The structure of Wuthering Heights, always perfect and plain, shows many modern angles really  peculiar  and  impossible  to  be  found  in the whole Victorian novel.  First of all  its narrative device.  There are two tellers and two time levels:  Lockwood,  the lodger of Thrushcross Grange - in the year 1801,  17 years after Cathy's death - tell us about the present time while Nelly - Cathy's maid and Thrushcross Grange housekeeper after her death - tells him about the past.  So that the book seen as a whole is the result of an oblique narrative in which the first teller hasn't seen the reported story, being only told about it. This narrative form is masterly led on by Emily Brontė who really builds up Lockwood as a character knowing nothing about past actions. His first impression of Heathcliff is the most evident misunderstanding we may conceive:

 

...Mr. Heathcliff and I are such a suitable pair to divide the desolation between us. A capital fellow!

 

He begins to show an interest about the past after reading some notes by Catherine and having a dream,  deeply rooted in the gothic side of Wuthering Heights:

 

---He  dreams  of  a  branch  beating  through a broken window-pane--- "I must stop it, nevertheless!"  I muttered, knocking my knuckles through the glass, and stretching an arm out to seize the importunate branch: instead of which, my finger closed on the fingers of a little ice-cold hand!

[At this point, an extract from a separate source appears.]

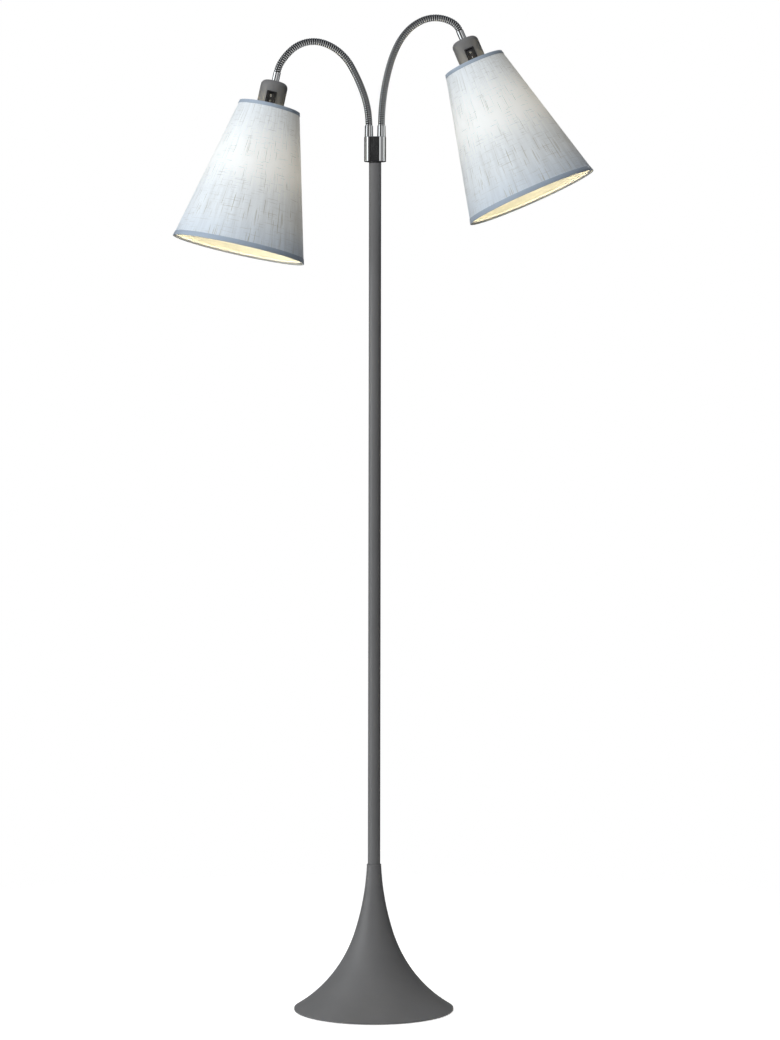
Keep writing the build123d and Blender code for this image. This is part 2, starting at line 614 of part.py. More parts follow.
def pivot():
    """The rocker's pivot: its distance out from the lamp's axis, and its place along it."""
    return (SWITCH_FACE + ROCKER_PROUD - ROCKER_RISE, SWITCH_CENTRE)


def rocker_corner():
    """A top corner of the rocker, out from and along from its pivot."""
    half = ROCKER_HEIGHT / 2
    return (ROCKER_RISE + half * math.tan(math.radians(ROCKER_TILT)), half)


def cross_pin(radius, half_length):
    pivot_x, pivot_z = pivot()
    return Pos(pivot_x, 0, pivot_z) * Cylinder(radius, 2 * half_length, rotation=(90, 0, 0))


def switch_body():
    """The snap-in housing: a saddle bezel on the cap and a barrel behind it with the rocker's pocket."""
    half_width, half_height = SWITCH_WIDTH / 2, SWITCH_HEIGHT / 2
    bezel = block((CAP_BORE_RADIUS - CAP_WALL, SWITCH_FACE), (-half_width, half_width),
                  (SWITCH_CENTRE - half_height, SWITCH_CENTRE + half_height))
    bezel = fillet(bezel.edges().filter_by(Axis.X), SWITCH_CORNER_RADIUS)
    bezel -= rod(CAP_RADIUS + THREAD_CLEARANCE, CAP_TOP, CAP_BOTTOM)
    body = bezel + switch_window(0)
    out, along = rocker_corner()
    reach = math.hypot(out, along)
    pocket_height = reach * math.cos(math.atan2(out, along) - math.radians(ROCKER_TILT)) + HINGE_CLEARANCE
    pocket_width = ROCKER_WIDTH / 2 + HINGE_CLEARANCE
    pivot_x, pivot_z = pivot()
    body -= block((pivot_x - ROCKER_KEEL - 2 * out, SWITCH_FACE + SWITCH_STAND),
                  (-pocket_width, pocket_width),
                  (pivot_z - pocket_height, pivot_z + pocket_height))
    return body - cross_pin(ROCKER_PIN_RADIUS + PIN_CLEARANCE, half_width)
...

The intense horror of nightmare came over me; I tried to draw back my arm, but the hand clung to it, and a most melancholy voice sobbed:

"Let me in - let me in!"

"Who are you?" I  asked, struggling, meanwhile,  to disengage myself.

"Catherine  Linton",  it  replied  shiveringly,  "I'm come home, I'd lost my way on the moor!"

As it spoke, I discerned, obscurely, a child's face looking through the window - terror made me cruel; and, finding it useless to attempt shaking the creature off, I  pulled  its wrist on to the broken pane, and rubbed it to and fro till the blood ran down and soaked the bedclothes: still it wailed, "Let me in!" and maintained its tenacious gripe, almost maddening me with fear.

 

His search of a teller, first addressed to Heathcliff, is unsuccessful until, in the 4th chapter, he finds a well willing teller in Nelly, who starts telling him about the story from its very beginnings. As a teller she represents both the common sense arid the common ethics exposing, in her telling about the events, the relative ideas and judgements of her own thus revealing to be a sort of simple and common background against the extremed relationship of Heathcliff and Cathy.

The use of language also is very modern in Wutherinq Heights, since every character uses a language of its own in according to its culture and school education, thus giving  the verbal  interaction system a very vivid shape that recalls us to a more solid and tangible reality. The best specimen of such a linguistical  operation is Joseph,  the old servant at Wuthering Heights, as religious at sight as sadist on action:

 

"T' maister's dahn i'  t'  fowld.  Goa rahned by th'  end ut'  laith, if yah went tuh spake tull him."

 

And further:

"Und hah isn't that nowt comed in frough th'  field, be this time? What is he abaht? qirt eedle seeght!

 

We may close this short analysis of such a complex narrative quoting a passage from the 1850 preface by Charlotte Brontė:

 

Wuthering Heights was hewn in a wild workshop, with simple tools, out of homely materials. The statuary  found a granite block on a solitary moor: gazing thereon, he saw how from the crag might be elicited the head,  savage,  swart,  sinister;  a form moulded with at least one element of grandeur - power. He wrought with a rude chisel, and form no model but the vision of his meditations. With time and labour, the crag took human shape; and there it stands colossal, dark and frowning, half statue, half rock; in the former sense, terrible and goblin like; in the latter, almost beautiful, for its colouring is of mellow grey, and moorland moss clothes it; and heath,  with  its  blooming  bells  and balmy  fragrance,  grows faithfully close to the giant's foot.